The human cost of war was already evident, even before the fighting began in earnest. Refugees from Poland and Czechoslovakia arrived in Paris and Brussels, their faces lined with exhaustion and grief. They brought stories of terror—villages leveled in hours, columns of tanks sweeping aside resistance, the shriek of Stuka dive-bombers overhead. At first, these stories were dismissed as exaggerations, the wild tales of the defeated. But as more arrived, the tales spread in whispers, sowing dread among civilians and soldiers alike. Hope and denial battled with fear in every heart.

Across the border, German soldiers drilled and prepared. The fields of the Rhineland were churned to mud by endless tank maneuvers, the air thick with the smell of exhaust and sweat. Young soldiers cleaned their rifles with frozen hands, their faces set, some masking fear with bravado, others silently praying for survival. The roar of engines and the strident bark of orders filled the days, while at night, the cold bit deep and quiet conversations turned to thoughts of home.

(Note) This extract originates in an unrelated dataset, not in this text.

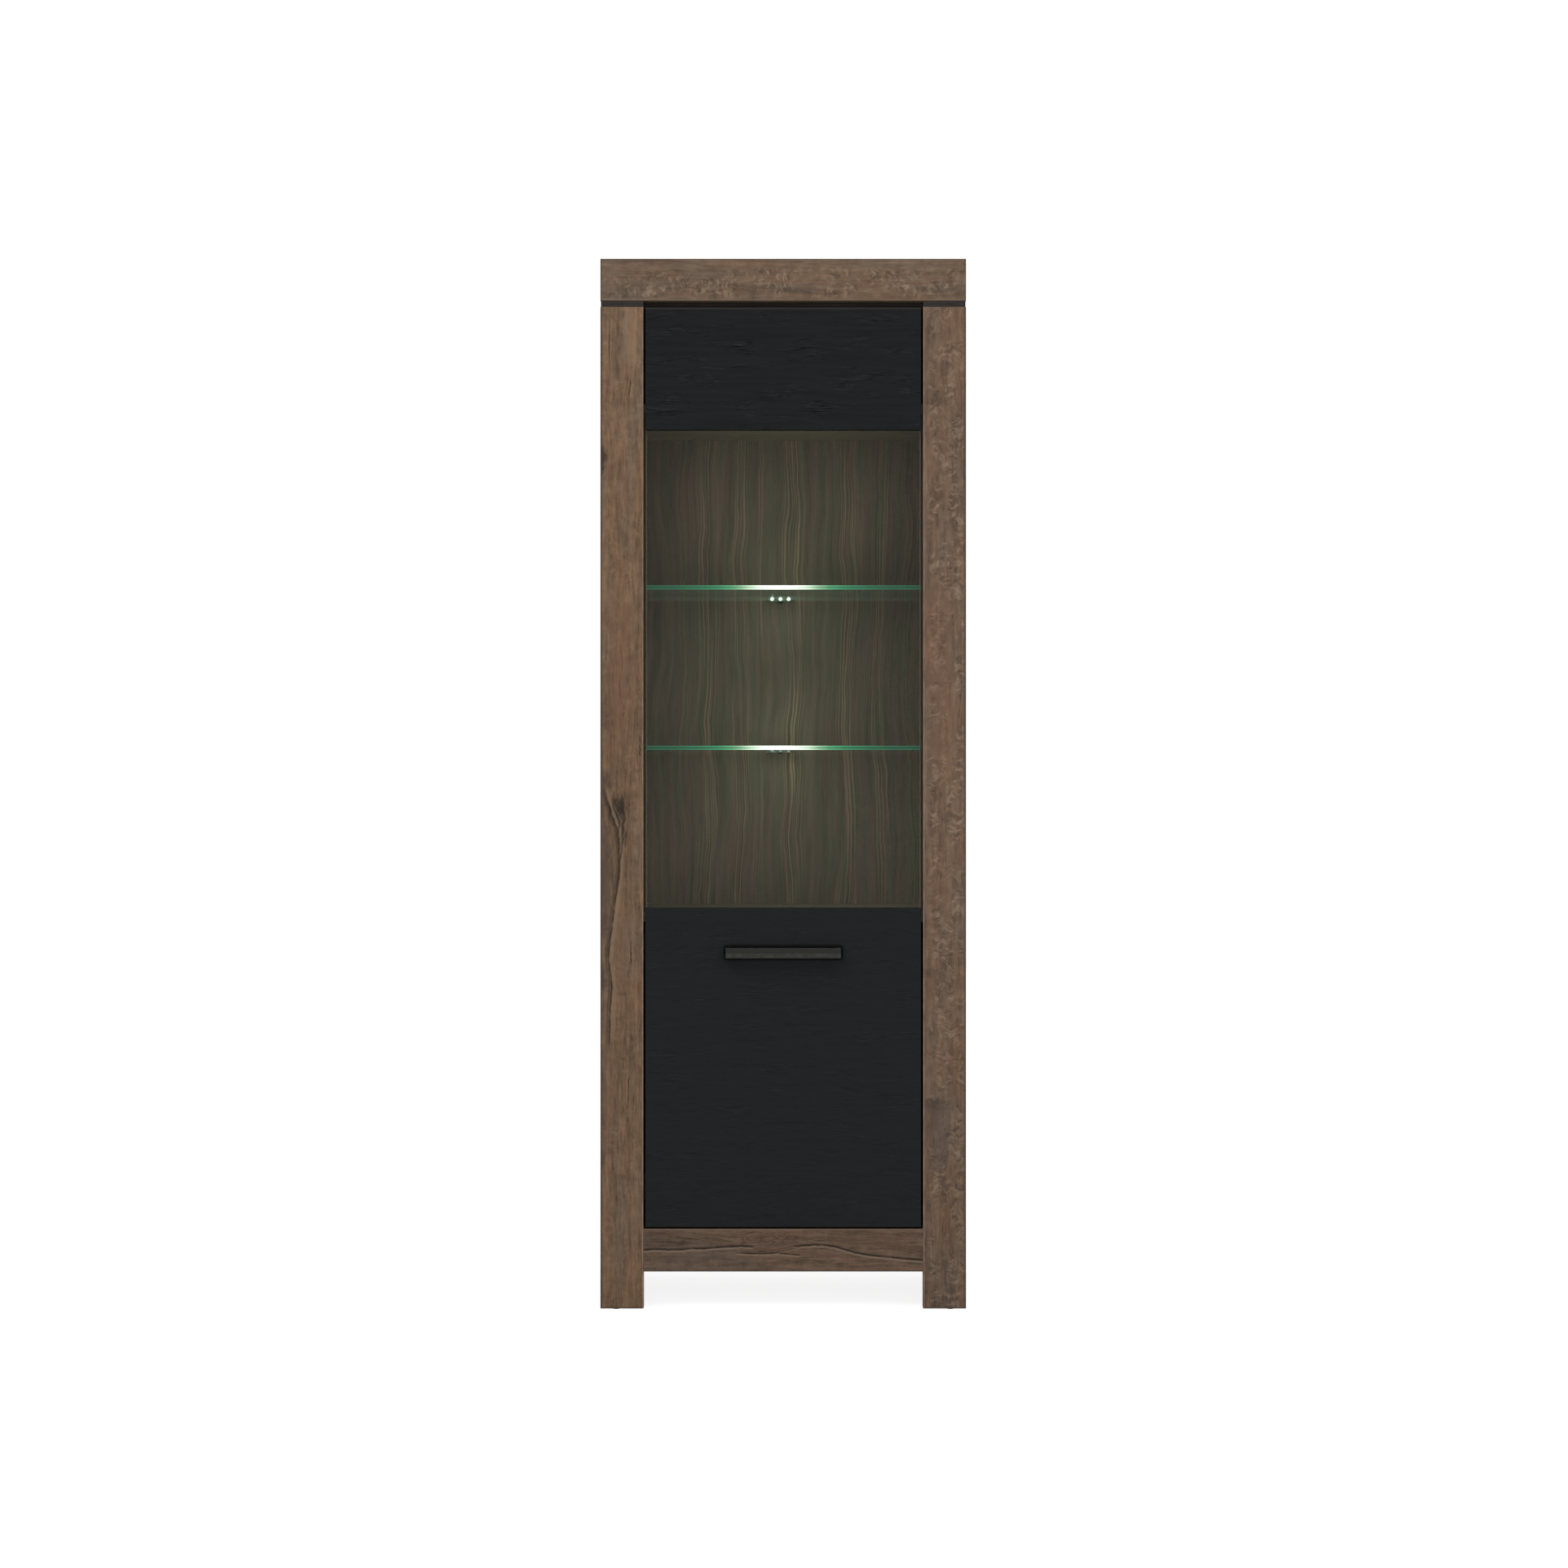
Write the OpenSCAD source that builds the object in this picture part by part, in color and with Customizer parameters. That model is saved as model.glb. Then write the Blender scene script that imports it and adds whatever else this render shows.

As spring arrived, the tension became a living, breathing thing. In Paris, air raid sirens wailed in practice, sending families scurrying to cellars. Gas masks were distributed, their rubber straps biting into young and old alike, the chemical smell mingling with the city’s damp air. Blackout curtains were drawn tight, and the city’s nightlife faded to shadows. In the countryside, farmers watched military convoys roll past, the soil trembling beneath the weight of tanks and trucks.

By early May 1940, Europe was a continent poised on the edge of catastrophe. Orders were given, final letters written, and supplies hastily stockpiled. Soldiers stared across muddy fields and rivers, faces grim, eyes searching the horizon for signs of movement. The world waited, breath held, as the night of May 9th descended—a final, uneasy calm before the storm.

And then, before sunrise on May 10th, the thunder began. The storm, long feared, erupted at last—its steel and fire shattering the dawn and forever changing the fate of nations.